Lawrie’s an amped-up player and his approach at the plate, reflected by fierce bat waggles, tends to reflect that personality. He was moving around too much in the batter’s box, compounding the difficulty of hitting a 95-mph fastball. He needed to find physical tranquility, in order to focus.

“I have always had that serenity at the plate, and it’s just a matter of refining it,” Lawrie said, before Friday’s 14-6 loss to the Oakland A’s. “I’m trying not to move my feet too much, trying to see the ball better. [Pitchers] are moving the ball all over the place, sinking it, cutting it, doing all kinds of things, and it’s harder to hit it when your head is moving. The videos showed my head was drifting here and there, and now, I’m just trying to keep my balance.”

Lawrie got locked in on the West Coast trip that ended Wednesday, going 15-for-36 (.417), and with an RBI double on Friday, he pushed a hitting streak to a career-high 11 games.

“It takes time, takes games, takes reps, and that’s all it is,” said Lawrie, 23.

Second base and third base have been problem areas for the last-place Jays, though compared with the starting pitching, they qualify as minor irritations. The A's found a remedy to a prolonged offensive slump (22 games, .219 team batting average, 3.3 runs/game) on Friday, as Jed Lowrie hit a three-run homer and Yoenis Cespedes a solo shot before starter Esmil Rogers recorded an out. Josh Reddick hit homers in three consecutive at-bats (solo, solo and three-run) despite coming into the game with a .203 average and five homers on the season.

Rogers lasted three innings and Juan Perez, the second reliever, exited Friday’s with an apparent elbow injury after allowing five runs in 1-2/3 innings.

With this season squandered, the team will seek to shore up the rotation and to ensure consistent production from their second and third basemen over the winter. Lawrie realizes the situation, but says he doesn’t feel the need to impress the front office over the remainder of the season.

“They know what I’m capable of,” he said.

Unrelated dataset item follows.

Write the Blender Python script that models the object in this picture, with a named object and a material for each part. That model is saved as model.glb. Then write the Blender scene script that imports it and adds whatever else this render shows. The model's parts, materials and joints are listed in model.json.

In March, he pulled the oblique muscle in a tune-up game for the World Baseball Classic. The injury deprived the native of Langley, B.C., of the opportunity to play for Team Canada. He missed the first 14 regular-season games and needed more time to rehab, but the Jays infield defence was leaking hits minus the injured shortstop, Jose Reyes (ankle). Called back prematurely, Lawrie never did find his timing and seemed lost, lunging at pitchers’s pitches early in the count. On May 27, batting .209, he injured his ankle and returned to the DL for the fifth time in two years.

“Very frustrating,” he said. “It’s a bitch getting hurt, to be honest with you. You’ve got to go sit in Florida by yourself while everyone else gets into midseason form. It’s hard to stop playing for 40 days and just jump back into it.”

A day before Lawrie hurt the ankle, Lawrie and manager John Gibbons got into a yelling match in the ninth inning of a game against Baltimore. Jose Bautista jumped in as referee to cool things down. Lawrie would not return from the ankle injury until July 13.

The Milwaukee Brewers picked Lawrie in the first round of the 2008 draft, but became impatient with his impatience and traded him for pitcher Shaun Marcum in December of 2010. This season, the Jays signed veteran free agent Mark DeRosa -- a manager, if not a general manager in waiting -- and situated his locker alongside Lawrie’s for the mentorship opportunity. Somewhere along the way, DeRosa and Lawrie may have had a conversation about the dugout dust-up in May.

“He’s been a good ear for Brett,” Gibbons said of DeRosa, who was said to be claimed off waivers and recalled by the Jays this week. “To begin with, he knows how things are supposed to be done right. They’ve become good friends, and Brett’s totally different.”

DeRosa is also a student of hitting, and Lawrie talks as well with teammate Edwin Encarnacion, a power hitter characterized by uncommon ability to make consistent contact.

Upon his return from the DL the second time, he promptly resumed his batting struggles as the Jays experimented briefly with him in the field at second base. Confidence appeared elusive, until the trip West where British Columbians cheered him loudly in Seattle.